Globally, 70% of community health workers (CHWs) are women. They deliver essential health services for their communities but they are often unpaid or underpaid for their work. In September this year, the Kenyan government took ambitious steps towards reversing decades of health system reliance on women’s unpaid labor by launching a new initiative to pay, equip and digitize 100,000 CHWs and formally integrate them into the country’s health system.
“When I heard that the government is going to pay CHWs across Kenya, I was very happy because we have a lot of financial responsibility to our families,” says Millicent Miruka, who has been working as a CHW in Kenya’s Rongo subcounty for the past 11 years. “This will really help sustain many more families throughout the country. Additionally, the kits we received, which have the commodities we need, have made caring for patients at community level easier. The kits enable us to do initial health screening for things like blood pressure and blood glucose levels, and to refer patients where necessary.”
Professionalization does not only advance CHWs’ ability to care for their families and to provide quality care for patients. It also creates opportunity for increased female leadership and employment in health systems, and it places CHWs in a unique position to improve women and girls’ agency and power by equipping them with knowledge and tools to own their health.
“Women play an important role in their communities and are often the glue that keeps these communities and families together,” explains Miruka. “Many women and young girls come to me for advice. I educate them on family planning methods to prevent unplanned pregnancies and HIV infection, and I encourage them to complete their schooling and to do everything they can to achieve their goals. I want them to achieve even more in life than I have.”
To drive a community health agenda forward that is more responsive to the needs of women and girls, Lwala Community Alliance, with support from Johnson & Johnson Foundation, works through the Community Health Units for Universal Health Coverage (CHU4UHC) platform to help accelerate policy and systems change, strengthen community governance, and achieve CHW professionalization.
Miruka was among the first CHWs to receive training from Lwala and the Ministry of Health in Rongo subcounty. Training ranged from basic introductory modules focused on the role of CHWs, to more in-depth technical training, community case management training, and training on nutrition screening, contraception, and malaria and HIV prevention and management.

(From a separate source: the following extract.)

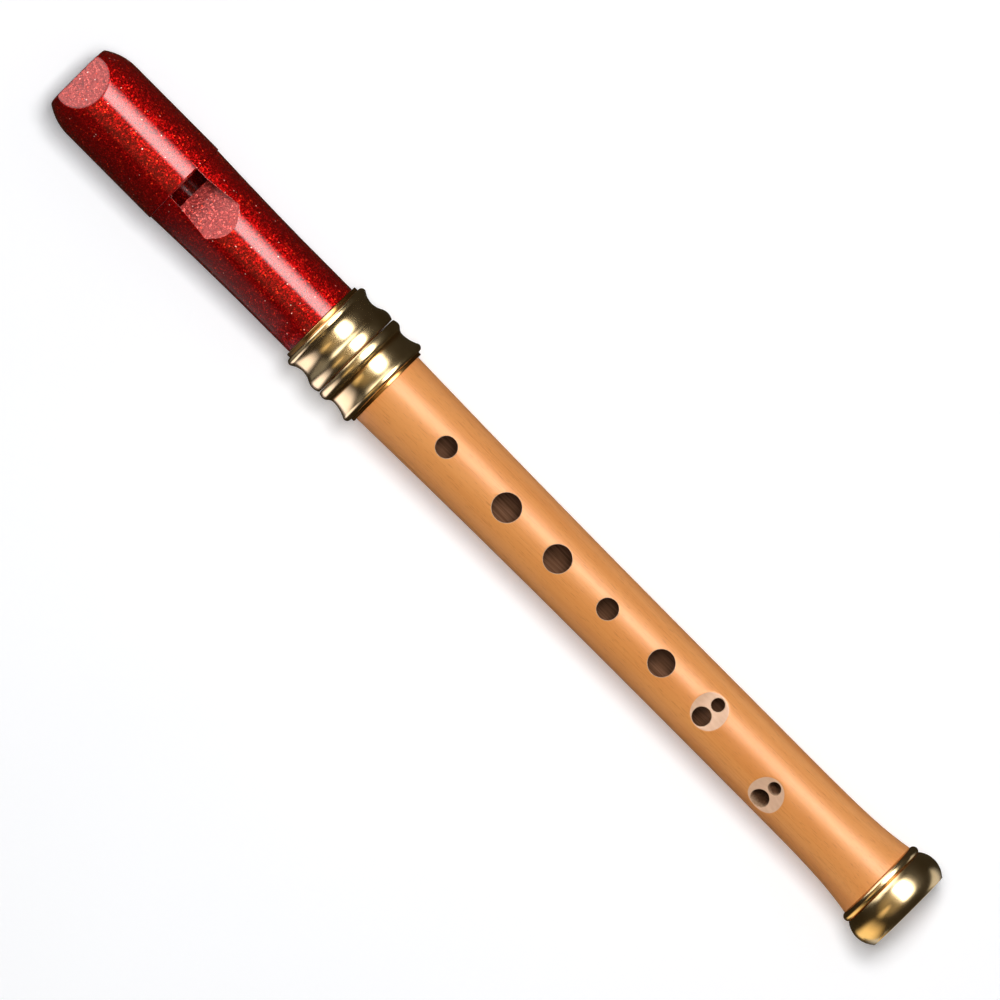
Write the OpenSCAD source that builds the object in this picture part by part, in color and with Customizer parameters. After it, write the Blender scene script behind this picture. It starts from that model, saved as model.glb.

Another key component of the program was advocacy training alongside CHWs around the world, developed by Community Health Impact Coalition. “This helped us make our voices heard globally. We learnt how to speak on behalf of other CHWs, and by extension other women, to raise awareness on issues that affect us,” shares Miruka.
The training she received, she says, has equipped her to be a pillar for her community and for patients seeking care. Miruka typically spends her day conducting around 10 to 15 home visits, educating her community on maternal and child health, screening for illness, providing basic treatments, referring at-risk pregnant women and other clients to the local facility, and following up with recently treated patients.
Miruka continues to seek out opportunities to advance her capacity as a health professional and to grow her knowledge and skills. She aspires to return to school someday to study nursing and perhaps even teaching. “I’d like the opportunity to learn more about best health practices in other countries and how we can potentially implement these in our own communities in Kenya,” says Miruka. “I have achieved a lot as a CHW. I have a lot of knowledge to share with members of my community, especially women and girls, and I have earned their respect as a result. I am very grateful and proud of that.”
A recent study by Lwala demonstrates that training and experience are more reliable indicators of CHW knowledge and performance than literacy and formal education. As CHWs are professionalized, Lwala works to break down barriers to entry for women, especially those with decades of experience in delivering care. Traditional birth attendants (TBAs), for instance, have provided community health services for generations, but are often excluded from CHW cadres by discriminatory literacy and education requirements. In the development of the National Certification Guidelines for CHWs, Lwala worked to reverse these requirements and collaborated with Migori County’s Ministry of Health to identify existing TBAs, integrate them as CHWs, and add them to the CHW registry.
Kenya's Vision 2030 emphasizes the importance of CHWs in improving healthcare, shifting focus from curative to preventative measures, and advancing Universal Health Coverage. “Adopting a systems thinking approach and systematic policy plan is needed for recruitment, utilization and retention of CHWs, enabling sub-national governments to achieve health care for all,” says Julius Mbeya, Co-CEO at Lwala Community Alliance.